Space Delta 2 supports historic Odysseus lunar mission

  • Published
  • By SBD1 Public Affairs

Guardians from the U.S. Space Force’s Space Delta 2 – Space Domain Awareness and Space Battle Management played an integral role in ensuring the security of NASA and Intuitive Machine’s Odysseus lunar mission, titled IM-1, as it traversed through space Feb. 22, 2024.

Intuitive Machines made history last month when their robotic NOVA-C lander, named Odysseus, became the first privately developed spacecraft to touch down on the Moon and the first American spacecraft to do so in more than half a century. IM-1’s primary objective was to deliver five NASA payloads and commercial cargo to the Moon’s southern pole, a region that remains unexplored. Three DEL 2 units were pivotal in achieving this historic feat: SDA Partnership and Coalition Engagement Office, the 18th Space Defense Squadron, and the 19th Space Defense Squadron.

The SPACE Office served as the initial touchpoint between DEL 2 and the spacecraft owner-operator by conducting pre-launch engagement to ensure data flow connections were established on, U.S. Space Command’s public website for orbital data sharing.

“This process ensures that information, such as launch trajectories and planned maneuvers, are incorporated into DEL 2 mission planning,” said Rita Evaristo, SPACE Office spaceflight safety specialist. “Ultimately, this collaboration and cooperation between DEL 2 and owner-operators ensures spaceflight safety and avoids operational surprise.”

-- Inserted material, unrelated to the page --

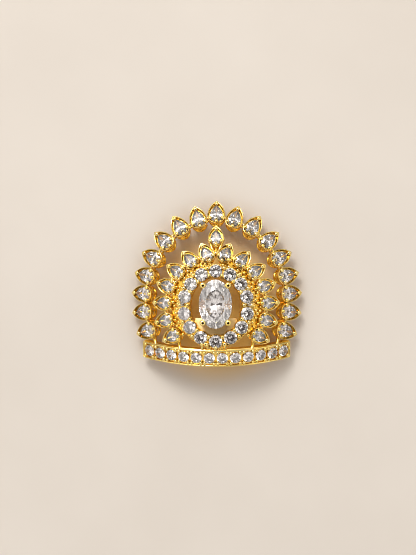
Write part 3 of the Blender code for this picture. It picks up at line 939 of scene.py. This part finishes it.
def drills(seats, width, face_share, drop, depth):
    """Cones with their middles this far down, which cut a narrowing hole under each round stone."""
    mesh = bmesh.new()
    for place in seats:
        bmesh.ops.create_cone(
            mesh, cap_ends=True, segments=DRILL_SIDES, radius1=width * DRILL_BACK,
            radius2=width * face_share, depth=depth, matrix=place @ Matrix.Translation((0, 0, -drop)),
        )
    return mesh


def halo_plate():
    """The plate under the halo stones, with a hole under each."""
    section = (
        (-HALO_INNER_EDGE, HALO_TOP_DROP + PLATE_EDGE),
        (-HALO_INNER_EDGE + PLATE_EDGE, HALO_TOP_DROP),
        (HALO_OUTER_EDGE - PLATE_EDGE, HALO_TOP_DROP),
        (HALO_OUTER_EDGE, HALO_TOP_DROP + PLATE_EDGE),
        (HALO_OUTER_EDGE, HALO_DEPTH),
        (-HALO_INNER_EDGE - HALO_INNER_FLARE, HALO_DEPTH),
    )
    rings = []
    for angle in turns(HALO_STEPS):
        rings.append([behind_dome(*on_halo(angle, out), drop) for out, drop in section])
    mesh = bmesh.new()
    skin(mesh, rings)
    plate = new_object("halo_plate", mesh)
    holes = drills(halo_seats(), HALO_STONE, HALO_DRILL_FACE, HALO_DEPTH / 2, HALO_DEPTH * HALO_DRILL_DEPTH)
    cut_away(plate, new_object("halo_drills", holes))
    return plate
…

From there, 19 SDS worked with launch service provider data to deliver launch collision avoidance information, mapping the spacecraft’s path through space and identifying potential collisions.

“We take the information provided by the launch company and map out where the object will go in space,” said U.S. Space Force Maj Aaron Taft, Operations Officer for 19 SDS. “Our role is to identify and warn of launch times that may result in a potential collision. “

Following its launch from Cape Canaveral, the 18 SDS utilized the U.S. Space Surveillance Network to track and maintain custody of the spacecraft as it maneuvered through GEO. Upon crossing into cislunar space, or the area beyond GEO, 19 SDS operators used deep space surveillance radars and optical telescopes to maintain custody of the spacecraft as it made its way to the moon. 

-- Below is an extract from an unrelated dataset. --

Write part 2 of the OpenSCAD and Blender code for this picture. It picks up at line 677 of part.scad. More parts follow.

With limited sensor capability and coverage in cislunar space, 19 SDS’s innovation cell is charged with developing cislunar surveillance to eliminate adversarial exploitation of this orbital terrain. Integrating non-traditional data sources from cislunar-minded entities, 19 SDS was able to track the IM-1 during its flight to the moon.

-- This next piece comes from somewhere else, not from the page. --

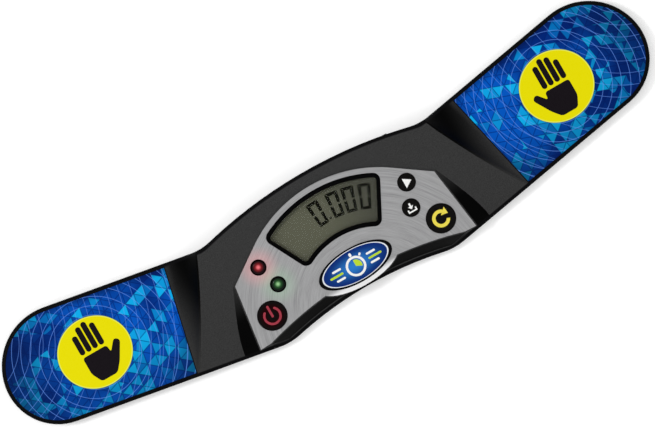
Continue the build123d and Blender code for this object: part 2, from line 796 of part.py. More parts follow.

“IM-1 served as a great opportunity to refine our processes, procedures, and training as we continue to build out our capabilities of tracking objects in cislunar space,” said Taft. “Developing these capabilities and being able to keep eyes on this domain is imperative to our national security.”

DEL 2 leads the operational Space Domain Awareness mission on behalf of the United States Space Force and uses the Space Battle Management warfighting discipline to identify, characterize, and exploit opportunities and mitigate vulnerabilities in the national security space terrain. DEL 2 operates and supports 14 weapons systems, including coalition and Interagency systems in partnership with the Australian Defence Space Command and the National Oceanic and Atmospheric Administration.